Indiana Supreme Court Finds That UIM Suit Limitation Clause Was Ambiguous

In State Farm Mutual Auto. Ins. Co. v. Jakubowicz, 56 N.E.3d 617 (Ind. 2016) the Supreme Court of Indiana struck down State Farm's suit limitation clause in its UIM policy which imposed a three-year deadline for pursuing UIM benefits because it conflicted with the policy's requirement to exhaust the tortfeasor's liability coverage which created an ambiguity.

The 11th Circuit Court Of Appeals, Interpreting Georgia Law, Recently Enforced A UIM Excess Policy Exhaustion Requirement In Disallowing A UIM Claim

The 11th Circuit held in Coker v. American Guarantee and Liability Insurance Co., 825 F.3d 1287 (11th Cir. 2016), interpreting Georgia law, that Georgia's UIM statute did not transform excess UIM policies into primary UIM policies.

Wisconsin Supreme Court Weighs In On The "Made Whole" Doctrine In Subrogation Cases

The Wisconsin Supreme Court in Dufour v. Progressive Classic Insurance Co., 881 N.W.2d 678 (Wis. 2016) held that insurance companies may retain funds obtained as subrogation for payments that the insurer had previously made, even though the insured may not have been fully compensated for the loss. The court found that it would look to the specific facts and equities in dictating whether the "made whole" doctrine would apply. Under the "made whole" doctrine, insurers are typically prevented from retaining funds received for its subrogation claims in cases where the insured has not been made whole. The court found that the "made whole" doctrine is an equitable doctrine and only applied when the equities favor the policyholder. In cases where there were reasonable reasons why the equities favored the insurance company, the doctrine would not be applied.
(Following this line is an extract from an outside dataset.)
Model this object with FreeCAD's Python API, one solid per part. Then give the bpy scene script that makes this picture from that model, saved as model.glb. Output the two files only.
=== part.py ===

Excess Other Insurance Clause Struck Down By 5th Circuit Court Of Appeals

The U.S. Court of Appeals for the 5th Circuit recently held, interpreting Mississippi law, that a policy's excess other insurance clause in a policy issued to an alumni association was mutually repugnant with the other insurance clause in the University's policy.

Utah Court Of Appeals Rules That Homeowner Policy Did Not Cover Water Infiltration Caused By Storm When The Water Entered Into The Property Through A Partially Completed Roof

In Poulsen v. Farmers Insurance Exchange, 26 UT App. 170 (2016) the court found that Farmers' homeowners policy did not provide coverage for water intrusion from a wind storm when the water entered into the house through a partially completed roof. The roof contained only roofing components that were in place at the time of the storm and was not a roof.

Covenant Judgment Settlements In Washington Do Not Automatically Constitute A Waiver Of Attorney-Client Privilege And Work Product Protection When The Insured's Claims For Bad Faith Against The Insurer Are Assigned To The Adverse Party

In Steel v. Philadelphia Indemnity Co., 381 P.3d 111 (2016), a daycare center employee was convicted of child rape and child molestation while working at a daycare center. The parents brought a negligence action against the center. The daycare center had $1 million in coverage. Plaintiffs offered to settle for $4 million, which was rejected by Philadelphia. As trial approached, the insureds entered into a $25 million covenant judgment settlement with the plaintiffs. As part of the settlement the insureds received a covenant not to execute and the plaintiffs received an assignment of the insured's bad faith claims.